I think that the implementation of LMR may be different for different programs.
It may be interesting to do the same comparison for Glaurung to see how much rating Glaurung earns from LMR and null move.
Uri
if you have the time, go for it. I don't have the time to study the source to see what needs to be commented out. And I don't have the time to try this on every program available. Null-move doesn't give crafty any more or less improvement than any other program. LMR is not a giant step for mankind, so implementation details are going to be about small improvements or degradations, not big ones. I've never seen a quantitative analysis on precisely what null-move search does to a programs skill level, other than "it is clearly better". I just published the _precise_ data for this, played over enough games to be highly accurate.
bob wrote:Here are the results. Crafty-22.9X1 is normal crafty. 22.9X2 is normal except null-move completely commented out. 22.9X3 is normal except that LMR has been completely disabled. 22.9X4 is normal but with both LMR and null-move removed. the -1 or -2 just means run #1 or run#2 to give a fell for what kind of variation there is between runs.
normal is roughly 2637 in this test. Removing null-move or LMR drops this by approximately 40 Elo. Removing both drops the rating by around 120 Elo.
Null-move and LMR are the two biggest search enhancements of the past 15 years. And they added +120 Elo. I could always try normal crafty, but take the NPS from about 1M on this hardware (I only test with 1 cpu here) and back it down to about 75K which is what I was getting in 1996 on a pentium pro 200, roughly a factor of 15x and see how that impacts performance. Although I should probably factor in the single-core pentium pro vs a quad-core xeon for today, which runs around 10M nps, as that is a more representative example of what hardware speeds have done since 1996. So 75K to 10M is a factor of 24 or so. But something tells me that factor of 24-25x is _way_ more than 120 Elo...
You may be right but this is not a valid comparison! you should compare the improvement between Crafty model 1996 vs. Crafty model 2008, not the contribution of two single techniques as implemented in 2008.
What is the Elo difference between Crafty 1996 vs Crafty 2008 running in equal hardware? This is not the optimum either but it is closer to something more meaningful.
Miguel
Other suggestions???
BTW how many are surprised that removing both is only a 120 Elo loss???
bob wrote:Here are the results. Crafty-22.9X1 is normal crafty. 22.9X2 is normal except null-move completely commented out. 22.9X3 is normal except that LMR has been completely disabled. 22.9X4 is normal but with both LMR and null-move removed. the -1 or -2 just means run #1 or run#2 to give a fell for what kind of variation there is between runs.
normal is roughly 2637 in this test. Removing null-move or LMR drops this by approximately 40 Elo. Removing both drops the rating by around 120 Elo.

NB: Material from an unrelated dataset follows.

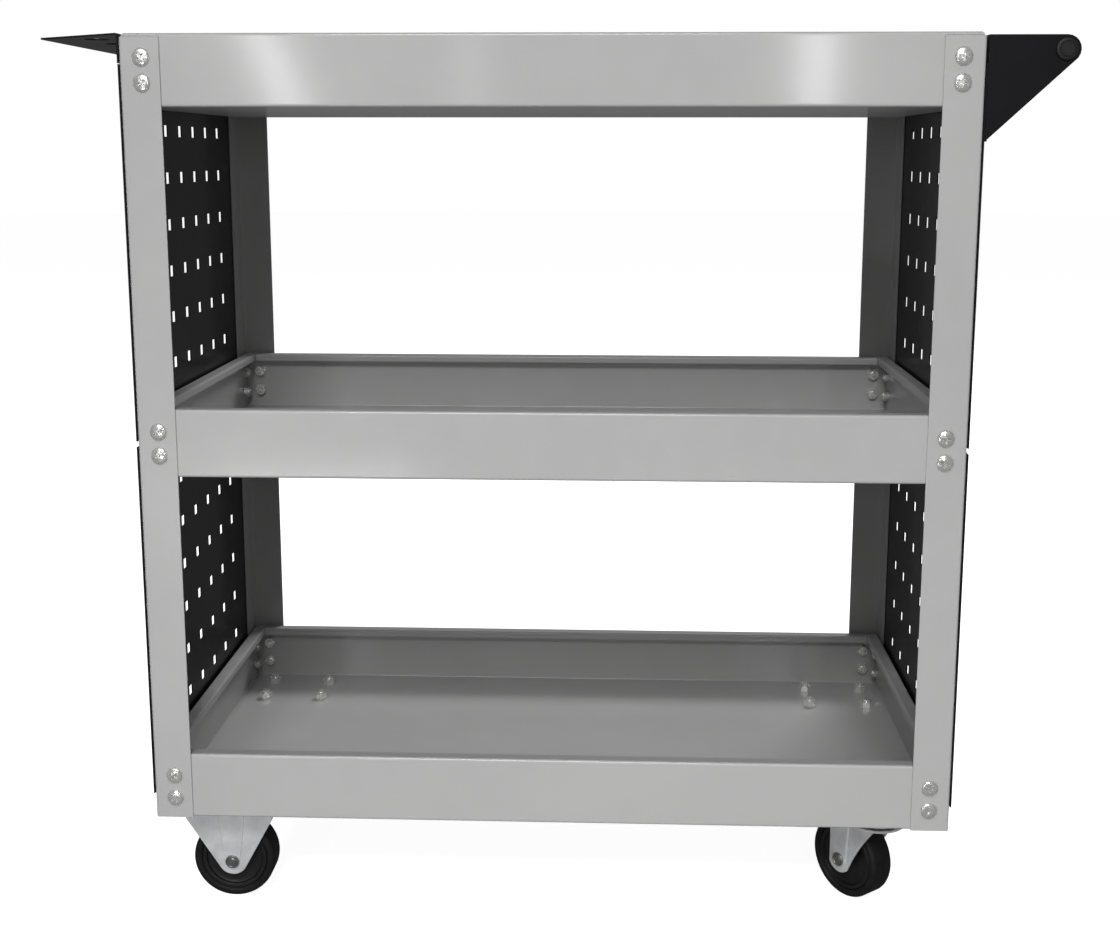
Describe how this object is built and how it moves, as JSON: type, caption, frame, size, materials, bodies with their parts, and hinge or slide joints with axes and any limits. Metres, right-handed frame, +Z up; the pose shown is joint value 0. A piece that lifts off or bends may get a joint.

Null-move and LMR are the two biggest search enhancements of the past 15 years. And they added +120 Elo. I could always try normal crafty, but take the NPS from about 1M on this hardware (I only test with 1 cpu here) and back it down to about 75K which is what I was getting in 1996 on a pentium pro 200, roughly a factor of 15x and see how that impacts performance. Although I should probably factor in the single-core pentium pro vs a quad-core xeon for today, which runs around 10M nps, as that is a more representative example of what hardware speeds have done since 1996. So 75K to 10M is a factor of 24 or so. But something tells me that factor of 24-25x is _way_ more than 120 Elo...
You may be right but this is not a valid comparison! you should compare the improvement between Crafty model 1996 vs. Crafty model 2008, not the contribution of two single techniques as implemented in 2008.
No idea what you are talking about. This was an absolutely perfect attempt to quantify the effect of null-move and LMR. Null-move existed in 1995. Null-move existed in 1990. So that is _barely_ an enhancement from the last 20 years. Beal's original paper was somewhere in the 1988 range.
The discussion was not about 1988 vs 2008 for a 20 year span, it was about specific techniques developed during that time frame and how much they actually improve a program, vs the speed differential between machines over the last 20 years. I shortened it to 1995 because Crafty was available then, and I have a detailed record of what has been done over the last 13 years....
What is the Elo difference between Crafty 1996 vs Crafty 2008 running in equal hardware? This is not the optimum either but it is closer to something more meaningful.
]/quote]
I can probably produce that result. Let me see what the oldest version I have is, and see if I can figure out when it was current. I certainly know when the Jakarta version was done, since we know when the WCCC in Jakarta was played. But that would be an invalid test as well, because software "improvements" in the present context means "new ideas developed since XXX". Many of Crafty's improvements have been the result of tuning, but based on old ideas. I do not call those "software improvements" because they are not "general enhancements for all programs (such as null-move or LMR is) but are specific to a specific program's previously existing code...
Miguel
Other suggestions???
BTW how many are surprised that removing both is only a 120 Elo loss???
What eval changes have been made since 1992? At least the ones
suggested by Roman D. have been added.
I could name a few. "split passed pawns". -- now removed. Bishop pair scoring. -- now removed and presently based on an approach used in Cray Blitz dealing with mobility.
There's not a single evaluation term in Crafty I can think of that can not be found in the last version (1994) of Cray Blitz, and most can be found in the 1989 version that has been posted on the internet by Carey.